Sinds januari 2002 schrijft Ton Elias maandelijks een column in het vakblad De Journalist.
Het infuus (22 maart 2002)

Een man houdt in de Amsterdamse Rembrandttoren een groepje kantoorbewoners onder schot. Ik rij door het land, ben extra geïnteresseerd omdat er klanten van me in die kantoorkolos zitten en zap langs de radiozenders voor het laatste nieuws.
16.36 uur, Deirdre Enthoven, dochter van een fameus Haags top-ambtenaar, meldt live op Business Nieuws Radio dat de gijzeling beëindigd is. Ik schakel over naar Radio 1, de nieuwszender van de publieke omroep. Redmar Kooistra en Frank Kuitenbrouwer zijn in een geanimeerd gesprek met Marjolein Uitzinger. Het gaat over Wiegel en over Melkert. Er wordt routineus herkauwd op de gemeenteraadsverkiezingen van vijf dagen daarvoor.
Dat is vreemd voor een nieuwszender. Het treinverkeer is immers lamgelegd, de afslagen op de A-10 zijn afgesloten en heel Nederland leeft intensief mee.
Tot 16.43 uur maar liefst mag het hier duren vooraleer aldaar verslaggever Mark Hamer iets te melden heeft over dit nieuws. Die volle zeven minuten leggen een meelijwekkend groot verschil in journalistiek enthousiasme en mentaliteit bloot. Het verschil namelijk tussen een vechtclubje waar jonge mensen kansen krijgen en een ingedutte organisatie waar mensen openlijk kankeren op hun werkplek. Het verschil tussen het subsidie-infuus en de marktprikkel.

Regie en techniek bij de publieke omroep zijn ontegenzeglijk beter verzorgd, maar journalistieke alertheid (of, belangrijker nog, de wil daartoe) is bij de jonge commerciële zender in aanmerkelijk betere handen. Voor de publieke radio valt te hopen dat de staatssecretarissen De Vries en Van der Ploeg terugkeren om de soap rond de zenderfrequentie en daarmee de bevoordeling van de publieke omroep voort te zetten. Het dunkt me om meerdere redenen een weddenschap op het verkeerde koppel.

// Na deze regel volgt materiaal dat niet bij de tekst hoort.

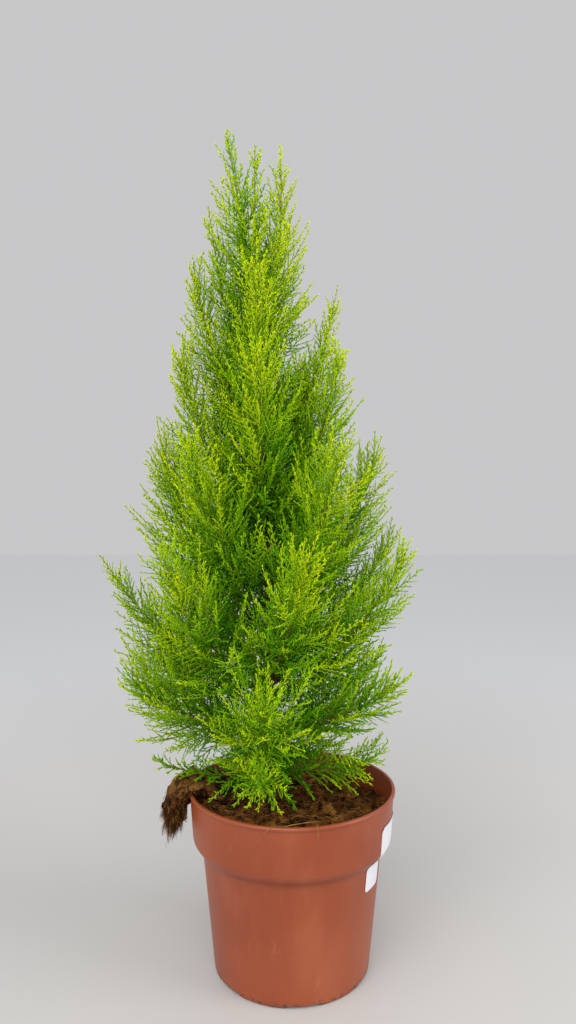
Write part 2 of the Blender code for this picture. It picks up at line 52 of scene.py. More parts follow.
FLOOR_FAR = (0.545, 0.55, 0.562)
FLOOR_FADE = (0.2, 1.6)
FLOOR_WIDTH = 8
FLOOR_DROP = 0.0004
DAYLIGHT_TURN = (math.radians(48), 0, math.radians(-20))
DAYLIGHT_SPREAD = math.radians(70)
DAYLIGHT_STRENGTH = 1.85
# Windows: name, place, width and power.
SOFT_BOXES = (
    ("window_front", (-0.6, -1.6, 1.3), 1.4, 13),
    ("window_right", (1.5, -0.6, 1.0), 1.0, 18),
    ("window_left", (-1.5, -0.2, 1.0), 1.0, 3),
)
PLANT_MIDDLE = Vector((0, 0, 0.4))


class Field:
    """A number that varies over a surface. Sums and products of it add the nodes that work them
    out."""

    def __init__(self, finish, socket):
        self.finish = finish
        self.socket = socket

    def combined(self, operation, first, second):
        node = self.finish.add("ShaderNodeMath", {"operation": operation}, {0: first, 1: second})
        return Field(self.finish, node.outputs[0])

    def __add__(self, other):
        return self.combined("ADD", self, other)

    def __radd__(self, other):
        return self.combined("ADD", other, self)

    def __rsub__(self, other):
        return self.combined("SUBTRACT", other, self)

    def __mul__(self, other):
        return self.combined("MULTIPLY", self, other)

    def over(self, low, high):
        """0 below the first value, 1 above the second and smooth between them."""
        settings = {"interpolation_type": "SMOOTHSTEP"}
        node = self.finish.add("ShaderNodeMapRange", settings, {"Value": self, 1: low, 2: high})
        return Field(self.finish, node.outputs[0])


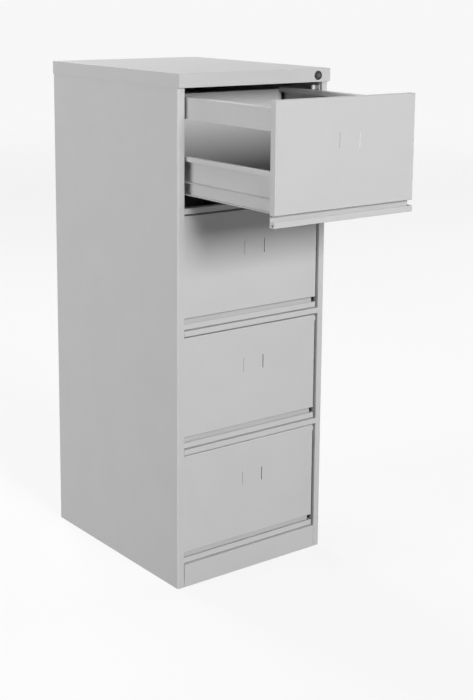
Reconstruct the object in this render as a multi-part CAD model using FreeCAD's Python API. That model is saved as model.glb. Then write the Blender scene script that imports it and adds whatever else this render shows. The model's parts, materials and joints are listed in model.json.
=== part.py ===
"""Four-drawer steel filing cabinet, with the top drawer drawn out.

All sizes are in millimetres. The origin is the middle of the body's footprint
on the floor, +Z is up, -Y is the front and +X is the right-hand side of someone
who faces the drawers. Drawer 1 is the top one.
"""
import FreeCAD, Part
import math
import os

Vec = FreeCAD.Vector
same_place = 1e-6              # two coordinates closer than this are the same

# Sheet thicknesses
sheet = 0.8                    # folded panels, fronts and trays
channel_sheet = 1.2            # runner channels
file_rail_sheet = 1.0          # rails that carry suspension files
bend = 0.5                     # inside radius of an ordinary fold
body_bend = 4.2                # inside radius of the large front and back folds of the body

# Body
body_width = 480.0
body_depth = 600.0
stile_width = 20.0             # front fold of each side panel, seen beside the drawers
stile_depth = 18.0             # how far that fold returns into the cabinet
back_flange = 15.0             # fold of each side panel behind the back panel
kick_height = 61.0
cross_rail_height = 14.5       # strip between two drawers
pan_flange = 20.0              # upturned edge of the bottom pan
notch_clearance = 0.3          # bottom pan round the stiles
kick_end_gap = 0.8             # kick plate to each stile

# Top cap
cap_lip = 35.0
cap_front_proud = 7.0          # cap in front of the body
cap_side_proud = 1.0           # cap outside the body at the sides and the back
cap_edge_radius = 0.7
lip_above_rail = 0.5           # cap lip's lower edge above the top rail's

# Drawer fronts
drawer_count = 4
front_height = 290.5
gap_below = 1.5                # front to the rail or kick plate below it
gap_above = 5.5                # front to the rail above it
front_side_gap = 3.0
front_inset = 8.0              # fronts behind the body's front plane
front_thickness = 18.0         # depth of the folded pan and of the pull
front_rim = 15.0               # fold that closes the pan's back edge
front_edge_radius = 1.5
pull_lip = 15.0                # upturned lip that the fingers hook behind
hem_gap = 0.4                  # lip's edge, folded back on itself
hem_depth = 6.0
hem_bend = 0.15
pull_gap = 13.5                # finger opening above the lip
lip_hole_radius = 2.6          # hole in each end of the pull
lip_hole_back = 8.0            # its centre behind the lip's face
lip_hole_rise = 5.5            # its centre above the pull's lower edge

# Card holder, two louvres pressed out of each front, open towards each other
card_offset = 8.0              # its middle to the right of the front's
card_width = 68.0
card_height = 35.0
card_drop = 82.0               # below the front's top edge
card_strip_width = 3.2
card_strip_rise = 2.0
card_strip_edge = 1.0          # rounding of each strip's outer edge
card_slit_under = 2.0          # lanced slit below each strip
card_slit_past = 0.6           # slit beside the strip, on the card's side
card_slit_end = 1.5            # slit past the strip's lower end

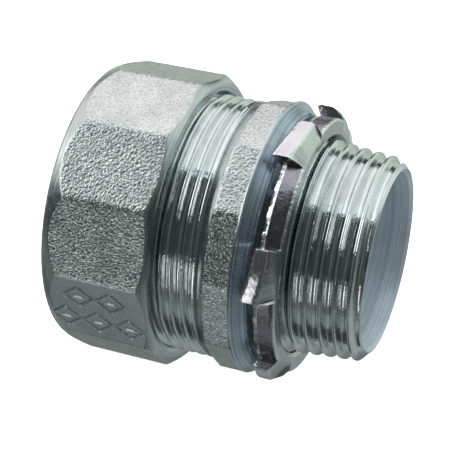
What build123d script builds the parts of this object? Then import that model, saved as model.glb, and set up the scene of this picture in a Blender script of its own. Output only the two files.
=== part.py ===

In 1993 heb ik eens een half jaartje Hans Prakke vervangen als politiek radioverslaggever bij de NOS. Een van de hoogste radiolui van toen, en ook nog van nu naar ik meen, Henk van Hoorn, kwam op een gegeven moment uit het verre Hilversum om Prinsjesdag te presenteren. Een uur voor de monsteruitzending van een paar uur had hij nog geen embargo-stuk gelezen. Serieuze journalisten studeren daar een heel week-end op en dat noeste werk levert soms wat op. Yvonne Zonderop wist nog eens zeer controversieel beleid dat minister Jan de Koning van Sociale Zaken in een donker bijlagehoekje had weggefrommeld in het publieke licht te zetten waar het hoorde.
Ik uitte dus mijn verbazing over Van Hoorn, niet achter z'n rug en op de gang, zoals in omroepkringen gebruikelijk, maar in zijn gezicht. Van zijn antwoord sloeg ik pas echt achterover: "het is maar radio!"
Ook radioredacties hebben boegbeelden nodig, inspiratoren. Wie de Van Hoorns van Hilversum aan de leiding laat, weet hoe het met die zeven minuten zit.